I noticed that the following occurs when I am very stressed/tired/etc., since it is the behavior I exhibited during the end of finals when I was already burnt out, but still needed to cram. Some of it is rather odd, but there you have it. Since this is the case at an extreme, I hope that if I take action in accordance with these behaviors even when I am not as worn out, my productivity levels will increase.

  • I work best in 2-hour intervals, preferably there is a change of location between each interval (e.g., library→coffee shop→library→home)
  • When I am feeling exceptionally tired and unproductive, I should just give in and sleep/nap. This will make me more productive later.
  • I work best in the early morning or the evening, I work worst in the afternoon (around 2-6pm)
  • If I have a whole day to work, regardless of when I go to bed I should just get up early and then take a nap in the afternoon, because getting up later than 7:30AM throws me off (in the spring time that is; this is probably a different time interval for the fall/winter when the sun rises later)
  • Although I enjoy listening to music while studying, I work best when I do not listen to music. The best sound environment is the library, or a cafe when quiet, around other people working. Sometimes, music is good to start my work, because it makes me feel less stressed and more comfortable, but as my concentration mounts it’s best to turn it off.
  • Other people working influences me to work. This is why libraries and cafes are good environments.
  • I do not work well in my own room/home.
  • The worst work environments are:

1. by myself in my own room anytime before 10pm.

2. around other people not working/only sort of working/talking/etc.

  • Physical movement is the best break (walking from one location to another, stretching, taking a walk, doing ab exercises, etc.) Watching things/writing distracts me for too long a period of time.
  • If I am feeling particularly lazy, it helps to find someone disciplined/equally worried about the next test or assignment/etc. to work with. We can then explain things to each other without distracting each other.
  • In Hayden library, although I like the window seats, I work best at the long outlet tables, preferably when other people are working there.
  • The best way for me to study/work is to first organize information and then problem solve/do examples. If I try to do this in reverse order I get easily discouraged when a problem is hard. Passive studying first, active studying second, but in short blocks of passive-active, passive-active, passive-active, by subject material.
  • When I feel overwhelmed when studying (all the time) it is best to first make a study plan, whether I follow it or not. A study plan involves writing down all resources, practice exams or problems, available notes and relevant topics. I can organize these into what will help me most and/or what I should do first. Making a plan calms me down and allows me to focus.

Sleep

  • Ideally, I would always get 7 hours of sleep a night.
  • More often I get about 6 hours of sleep a night. This is doable for the week, but I have to rest well on weekends.
  • If there is a test the next day, I have to get at least 6 hours of sleep the night before.
  • If I get 5 or fewer hours of sleep, I have to get 7+ hours the next night.
  • I have to wake up before 8:00AM at the latest, or else I am significantly less productive the rest of the day.
  • Classes after 3pm are hard to sit through; it is preferable to start early and end early.
  • I usually cannot work efficiently after 2AM if I am problem solving or studying
  • If I am writing a paper, I cannot work efficiently after 4AM.
  • Naps are great. Take them, but not for more than an hour.

Food

(^my roommate and I killed the cooking game over IAP)

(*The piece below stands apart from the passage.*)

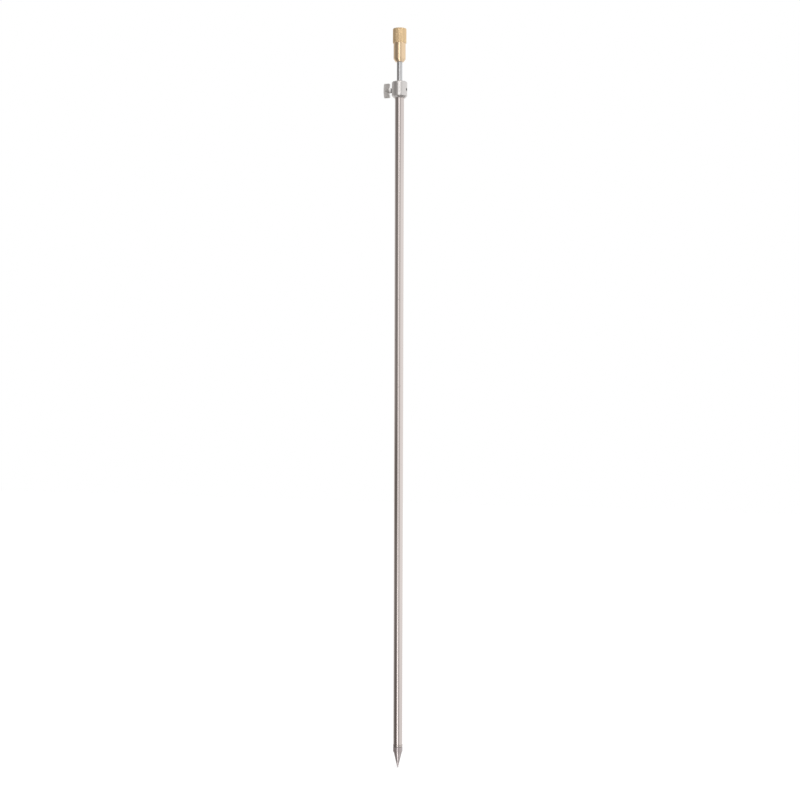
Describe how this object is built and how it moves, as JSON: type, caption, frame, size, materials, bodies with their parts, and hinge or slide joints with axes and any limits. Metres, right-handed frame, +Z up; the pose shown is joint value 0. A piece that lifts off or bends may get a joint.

  • Breakfast should be light and late. Eating too early makes me hungrier the rest of the day, and there’s no point in forcing my metabolism to start up before it’s ready.
  • Lunch or dinner should also be light, and potentially split into twice a day or interspersed throughout the day.
  • Eating less food but more frequently is most effective; I usually feel awfully tired or uncomfortable after a full meal.
  • It’s important not to drink coffee too regularly. When there’s a less stressful week of work, take a detox (no coffee or even tea the whole week). This will also keep smaller amounts of caffeine more effective when you do drink it.
  • If you’re hungry late at night, go ahead and eat to maintain your energy, but try to eat fruit or nuts or yogurt or something healthier. Drink lots of water with it.

A Note on Food: college students (and most definitely MIT students) usually have a less regular schedule, and often longer days. We don’t wake up at 8 and sleep at 8 every day–if you do, you’re very on top of things, but it’s my belief that you don’t have to do that to be on top of things, especially if, like me, you know that’s never gonna happen. People say this irregular schedule contributes to the Freshman 15, but I don’t think it has to.

Rather, pay close attention to when you get hungry. Throw away social norms, and just plan to eat whenever and how often you get hungry–frequently, but in smaller amounts of healthier food. If you always get hungry at midnight, consider splitting your dinner into two parts, or just eat later, or plan for healthy night snacks. If you are always hungry every four hours, bring granola bars or whatever to class. Drink lots of water, especially late at night and whenever you’re tired.

Next year, I’m going completely off the meal plan and cooking for myself, so I’m trying to get a really good idea of exactly what my needs are, for my own health….and the health of my bank account. I hope to get on a path toward more self-sustainability. Here goes nothing!